Nasci pobre, meus pais eram bastante jovens viviam de aluguel e de subempregos. Fui um bebe lindo, sorridente e gordinho de cabelos em pé. Minha infância foi pobre, cercada de muito amor e mimos de tias e avós. Meus pais batalharam durante todo o tempo em que minha lembrança alcança. Cresci magrela, sorridente e de cabelos em pé.

Sempre amei dezembro, e esse mês lembra-me especialmente a casa de minha avó Rubia, onde tinha um cheiro de resina de pinheiro, bolas de vidro fininhas e brilhantes e ninhos de barba de árvore aos pés do pinheiro. Lembro-me dos vestidos novos que minha mãe fazia pra mim, da boneca Rita que ganhei da “dinha” Eloá, até de um triciclo verde com os símbolos do zodíaco, que meu pai jurava que o Papai Noel havia deixado em casa. Lembro perfeitamente dos hinos de natal, meu avô ao piano e das apresentações na igreja. Tenho uma foto vestida de anjo em um presépio vivo, um anjo de cabelos em pé.

Os natais não eram ricos, não havia muita comida, nem tantos presentes, havia visitas em camas espalhadas pelo chão, havia brincadeiras até mais tarde, havia uma emoção que se podia sentir pelo ar. Eu tive natais ricos de fé e amor, amo o natal!

Mais tarde o natal passou a significar ficarmos sem minha mãe, que era plantonista no hospital, não havia ceia, íamos ao culto eu, meu pai e meu irmão bebê em uma bicicleta verde de rodas imensas. Gostaria de ter ainda aquela bicicleta! Depois passávamos no hospital pra ver minha mãe. Nesse tempo já tínhamos casa própria e minha mãe fazia pastel e torta recheada de pêssego e comprava um engradado de guaraná de garrafa. Pra mim eram iguarias! Sempre senti falta da árvore de natal, na minha casa nunca teve.

Virei adulta e como meus pais tive filhos ainda jovem e foi trabalhoso mantê-los alimentados, vestidos, saudáveis de corpo e espirito. Apesar de pouco dinheiro, sempre tivemos uma ceia de natal, uma árvore com presentes. A árvore era um galho de pinheiro e os enfeites feitos de papel camurça. Não sou muito de ir a igreja, os cultos não são mais na véspera e sim pela manhã, sou dorminhoca e Deus sabe. Mas consegui durante a minha vida, que repito não foi fácil, manter aquele sentimento de criança! Ainda amo dezembro.

Estou envelhecendo, continuo sorridente e de cabelos em pé, hoje domados pela química. Sou avó e tento repetir e repassar a minha neta o verdadeiro significado do natal. É claro que com luzes, árvore, enfeites, presentes, ceia e tudo que o mundo do consumismo vende como felicidade.

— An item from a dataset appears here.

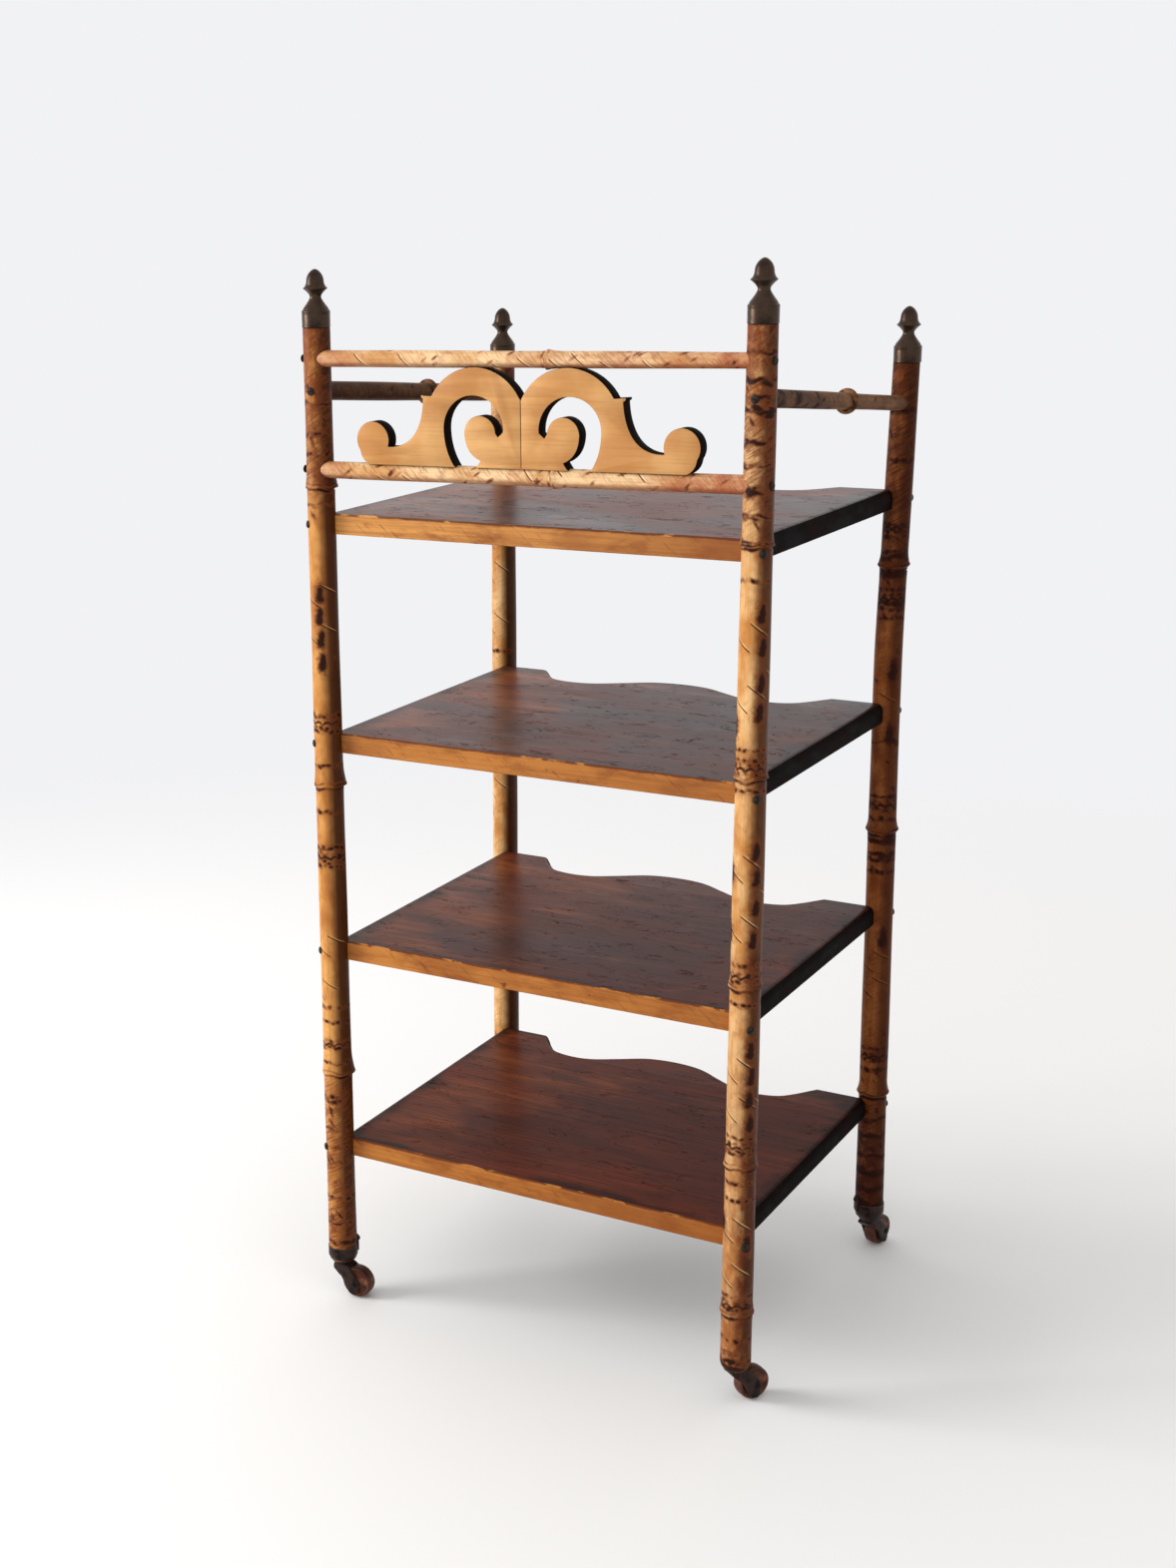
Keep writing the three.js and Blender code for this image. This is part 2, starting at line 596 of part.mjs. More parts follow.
function forkSolid() {
  const side = new THREE.Shape();
  side.moveTo(-crownRadius, forkTopZ);
  side.lineTo(-crownRadius, forkTopZ - crownDepth);
  side.splineThru(hornShares.map(([across, up]) => new THREE.Vector2(across * castorTrail, up * forkTopZ)));
  side.lineTo(crownRadius, forkTopZ);
  const profile = new THREE.ExtrudeGeometry(side, {
    depth: forkWidth, bevelEnabled: false, curveSegments: hornCurveSteps,
  });
  profile.rotateX(Math.PI / 2);
  profile.translate(0, forkWidth / 2, 0);
  const outs = splayShares.map(([out, up]) => [
    THREE.MathUtils.lerp(crownRadius, forkWidth / 2, out), up * forkTopZ,
  ]);
  const edge = [[forkWidth / 2, 0], ...outs, [crownRadius, forkTopZ]];
  const back = new THREE.Shape([
    ...edge.map(([out, z]) => new THREE.Vector2(out, z)),
    ...edge.toReversed().map(([out, z]) => new THREE.Vector2(-out, z)),
  ]);
  const reach = 2 * (castorTrail + wheelRadius);
  const splay = new THREE.ExtrudeGeometry(back, { depth: reach, bevelEnabled: false });
  splay.rotateX(Math.PI / 2).rotateZ(Math.PI / 2).translate(-reach / 2, 0, 0);
  const stem = rod(stemRadius, forkTopZ - crownDepth / 2, forkTopZ + stemLength, smallSides);
  const slot = new THREE.CylinderGeometry(wheelRadius + wheelPlay, wheelRadius + wheelPlay,
    wheelWidth + 2 * castorPlay, wheelSides).translate(castorTrail, 0, axleZ);
  const pinHole = new THREE.CylinderGeometry(axleRadius + gap, axleRadius + gap,
    forkWidth + 2 * cutOverrun, smallSides).translate(castorTrail, 0, axleZ);
  const horns = solidOf(profile).intersect(solidOf(splay));
  return cutFrom(joined([horns, solidOf(stem)]), [solidOf(slot), solidOf(pinHole)]);
}

// The wheel's rim as shares of its radius and of half its width, from its dished face to the tread.
const wheelRimShares = [[0.84, 1], [1, 0.5]];

function wheelGeometry() {
  const half = wheelWidth / 2;
  const bore = axleRadius + gap;
  const rim = wheelRimShares.map(([radius, out]) => [radius * wheelRadius, out * half]);
  const face = [[bore, half], [hubRadius, half], [hubRadius + wheelDish, half - wheelDish], ...rim];
  const near = face.map(([radius, out]) => new THREE.Vector2(radius, -out));
  const far = face.map(([radius, out]) => new THREE.Vector2(radius, out)).reverse();
  return new THREE.LatheGeometry([...near, ...far, near[0].clone()], wheelSides, Math.PI / wheelSides);
}

const axleHeadShare = 0.7;

function axleGeometry() {
  const half = forkWidth / 2 + gap;
  const end = [
    [0, half + axleHeadHeight], [axleHeadRadius * axleHeadShare, half + axleHeadHeight],
    [axleHeadRadius, half], [axleRadius, half],
  ];
  const near = end.map(([radius, out]) => new THREE.Vector2(radius, -out));
  const far = end.map(([radius, out]) => new THREE.Vector2(radius, out)).reverse();
  return new THREE.LatheGeometry([...near, ...far], smallSides);
}

// Assembly
const etagere = new THREE.Group();

function addMesh(parent, name, geometry, material, position) {
  const mesh = new THREE.Mesh(geometry, material);
  mesh.name = name;
  if (position) mesh.position.copy(position);
  parent.add(mesh);
  return mesh;
}

function addSolid(name, solid, material, position) {
  const local = solid.translate(-position.x, -position.y, -position.z);
  addMesh(etagere, name, geometryOf(local), material, position);
}

for (const corner of corners.filter((each) => each.ferrule)) {
  const seat = ferruleRadius + ferruleEarThickness;
  corner.earScrew = addScrew(`ferrule_screw_${corner.name}`, corner, pointOnPost(corner, earScrewZ),
    earDirection(corner), seat, ferruleScrewRadius, seat - postFootRadius + ferruleScrewGrip);
}

// The flats of the bore's facets clear the stem at whatever angle the castor stands.
const stemBore = (corner) => {
  const foot = pointOnPost(corner, corner.footZ);
  const radius = (stemRadius + gap) / Math.cos(Math.PI / smallSides);
  const bore = rod(radius, castorHeight - cutOverrun, forkTopZ + stemLength + gap, smallSides);
  return solidOf(bore).translate(foot.x, foot.y, 0);
};

const postClearances = corners.map((corner) => postSolid(corner, gap));

for (const corner of corners) {
  const post = cutFrom(postSolid(corner, 0), [...corner.bores, stemBore(corner)]);
  const material = corner.bow > 0 ? materials.redBamboo : materials.bamboo;
  addSolid(`${corner.name}_post`, post, material, corner.axis);
  const cap = pointOnPost(corner, corner.capZ + capHeight / 2).setZ(corner.capZ);
  addMesh(etagere, `${corner.name}_finial`, finialGeometry(), materials.bronze, cap);
}

for (const { name, topZ, fasteners } of shelves) {
  const shelf = cutFrom(shelfSolid(topZ), [...postClearances, ...fasteners.map((screw) => screw.bore)]);
  addSolid(name, shelf, materials.mahogany, new THREE.Vector3(0, 0, topZ));
}

for (const rail of rails) {
  const cane = cutFrom(railSolid(rail, 0), [...postClearances, ...rail.screws.map((screw) => screw.bore)]);
  addSolid(rail.name, cane, rail.material, rail.start);
}

const railClearances = rails.slice(0, 2).map((rail) => railSolid(rail, gap));
for (const [name, side] of [["left_fret", -1], ["right_fret", 1]]) {
  const fret = cutFrom(fretSolid(side), railClearances);
  addSolid(name, fret, materials.maple, new THREE.Vector3(0, -postSpacingY / 2 - railSetOut, lowerRailZ));
}

for (const corner of corners.filter((each) => each.ferrule)) {
  const foot = pointOnPost(corner, corner.footZ).setZ(castorHeight);
  const ferrule = cutFrom(ferruleSolid(corner), [corner.earScrew.bore]);
  addSolid(`${corner.name}_ferrule`, ferrule, materials.bronze, foot);
}

for (const { name, geometry, head, turn } of screws) {
  addMesh(etagere, name, geometry, materials.iron, head).quaternion.copy(turn);
}

const forkShape = forkSolid();
for (const corner of corners) {
  const castor = new THREE.Group();
  castor.position.copy(pointOnPost(corner, corner.footZ).setZ(0));
  castor.rotation.z = THREE.MathUtils.degToRad(corner.trailDegrees);
  etagere.add(castor);
  const hub = new THREE.Vector3(castorTrail, 0, axleZ);
  addMesh(castor, `${corner.name}_fork`, geometryOf(forkShape), materials.bronze);
  addMesh(castor, `${corner.name}_wheel`, wheelGeometry(), materials.wheelWood, hub);
  addMesh(castor, `${corner.name}_axle`, axleGeometry(), materials.iron, hub);
}

// The origin is the middle of the floor under everything, castors included.
const middle = new THREE.Box3().setFromObject(etagere, true).getCenter(new THREE.Vector3());
etagere.position.set(-middle.x, -middle.y, 0);

export default etagere;
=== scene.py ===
import json
import math

import bmesh
import bpy
import numpy as np
from mathutils import Matrix, Vector


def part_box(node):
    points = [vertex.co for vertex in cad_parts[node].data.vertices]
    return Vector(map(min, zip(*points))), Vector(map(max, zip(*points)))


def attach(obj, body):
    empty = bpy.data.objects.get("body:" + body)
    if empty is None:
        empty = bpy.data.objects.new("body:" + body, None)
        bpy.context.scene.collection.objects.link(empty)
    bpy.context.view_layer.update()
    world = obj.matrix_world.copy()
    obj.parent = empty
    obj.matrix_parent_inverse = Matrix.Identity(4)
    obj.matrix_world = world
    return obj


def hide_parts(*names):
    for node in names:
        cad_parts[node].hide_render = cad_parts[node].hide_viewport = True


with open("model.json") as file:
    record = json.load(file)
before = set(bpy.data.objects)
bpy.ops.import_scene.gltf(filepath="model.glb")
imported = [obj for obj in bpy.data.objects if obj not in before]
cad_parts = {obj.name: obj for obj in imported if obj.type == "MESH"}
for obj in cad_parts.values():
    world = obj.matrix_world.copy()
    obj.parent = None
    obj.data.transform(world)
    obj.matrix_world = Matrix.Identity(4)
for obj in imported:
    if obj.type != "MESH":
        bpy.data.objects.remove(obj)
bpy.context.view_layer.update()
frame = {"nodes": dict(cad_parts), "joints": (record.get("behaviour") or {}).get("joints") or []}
print("burnt bamboo stand: frame loaded,", len(frame["nodes"]), "solids")

mm = 0.001
fullTurn = 2 * math.pi
middleAxis = sum(joint["pos_m"][0] for joint in frame["joints"] if joint["name"].endswith("_swivel")) / 4
jointAt = {joint["name"]: Vector(joint["pos_m"]) for joint in frame["joints"]}


class wiring:
    # puts the nodes of one material, group or world and links them
    def __init__(self, tree):
        self.tree = tree

    def put(self, kind, inputs=None, **settings):
        node = self.tree.nodes.new(kind)
        for key, value in settings.items():
            setattr(node, key, value)
        for key, value in (inputs or {}).items():
            socket = node.inputs[key]
            if isinstance(value, bpy.types.NodeSocket):
                self.tree.links.new(value, socket)
            else:
                socket.default_value = (*value, 1.0) if socket.type == "RGBA" else value
        return node

    def calc(self, operation, first, second=0.0, clamp=False):
        return self.put("ShaderNodeMath", {0: first, 1: second}, operation=operation, use_clamp=clamp).outputs[0]

    def plus(self, first, second, clamp=False):
        return self.calc("ADD", first, second, clamp)

    def minus(self, first, second, clamp=False):
        return self.calc("SUBTRACT", first, second, clamp)

    def times(self, first, second, clamp=False):
        return self.calc("MULTIPLY", first, second, clamp)

    def between(self, value, low, high, toLow=0.0, toHigh=1.0):
        # smooth step from low to high
        return self.put("ShaderNodeMapRange", {"Value": value, "From Min": low, "From Max": high, "To Min": toLow,
                                               "To Max": toHigh}, interpolation_type="SMOOTHSTEP").outputs[0]

    def lineAt(self, value, level, width):
        # full where the value meets the level, gone a width away from it
        off = self.calc("ABSOLUTE", self.minus(value, level))
        return self.minus(1.0, self.calc("DIVIDE", off, width), clamp=True)

    def blend(self, share, first, second, kind="MIX"):
        return self.put("ShaderNodeMix", {0: share, 6: first, 7: second}, data_type="RGBA", blend_type=kind).outputs[2]

    def coats(self, skin, *layers):
        # each layer is a share and a colour, laid over what is there
        for share, colour, *kind in layers:
            skin = self.blend(share, skin, colour, *kind)
        return skin

    def vector(self, operation, first, second=(0, 0, 0), output=0):
        return self.put("ShaderNodeVectorMath", {0: first, 1: second}, operation=operation).outputs[output]

    def sized(self, vector, x, y, z):
        return self.vector("MULTIPLY", vector, self.put("ShaderNodeCombineXYZ", {0: x, 1: y, 2: z}).outputs[0])

    def split(self, vector):
        return self.put("ShaderNodeSeparateXYZ", {0: vector}).outputs

    def turned(self, vector, angle, axis):
        return self.put("ShaderNodeVectorRotate", {"Vector": vector, "Angle": angle}, rotation_type=axis).outputs[0]

    def stretch(self, vector, x, y, z):
        return self.put("ShaderNodeMapping", {"Vector": vector, "Scale": (x, y, z)}).outputs[0]

    def noise(self, vector, scale, detail=2.0, roughness=0.5, distortion=0.0, output=0):
        return self.put("ShaderNodeTexNoise", {"Vector": vector, "Scale": scale, "Detail": detail,
                                               "Roughness": roughness, "Distortion": distortion}).outputs[output]

    def painted(self, name):
        # a mask that the mesh code painted on the vertices
        return self.put("ShaderNodeAttribute", attribute_name=name).outputs["Fac"]

    def use(self, group, **inputs):
        return self.put("ShaderNodeGroup", inputs, node_tree=shaderGroups[group]).outputs[0]


def drawFlecks(wire, given):
    # short scorched flecks that climb round a cane whose axis is local Z
    vector, across, cover = given["Vector"], given["Across"], given["Cover"]
    turned = wire.turned(vector, wire.times(wire.split(vector)[2], given["Twist"]), "Z_AXIS")
    grain = wire.noise(wire.sized(turned, across, across, given["Along"]), 1.0, 1.5, 0.55, 0.25)
    return wire.between(grain, cover, wire.plus(cover, given["Soft"]))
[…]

Ainda é difícil a vida, nada vem fácil, minha teimosia me impulsiona e me mantém.

Dificuldades atrapalham, fazem sofrer, envelhecem, diminuem nosso tempo, mas não nos impedem de ser feliz! Ser feliz também não nos impede de chorar de sentir tristeza e dor. Ser feliz pra mim, conceito particular, é fazer uma leitura da vida que temos e conseguirmos tirar dela o máximo. Faz parte da nossa felicidade, vermos os nossos, felizes. Nem que para isso precisemos engolir o choro, trabalhar até o limite e o principal nunca esquecer o que realmente tem valor, estarmos juntos.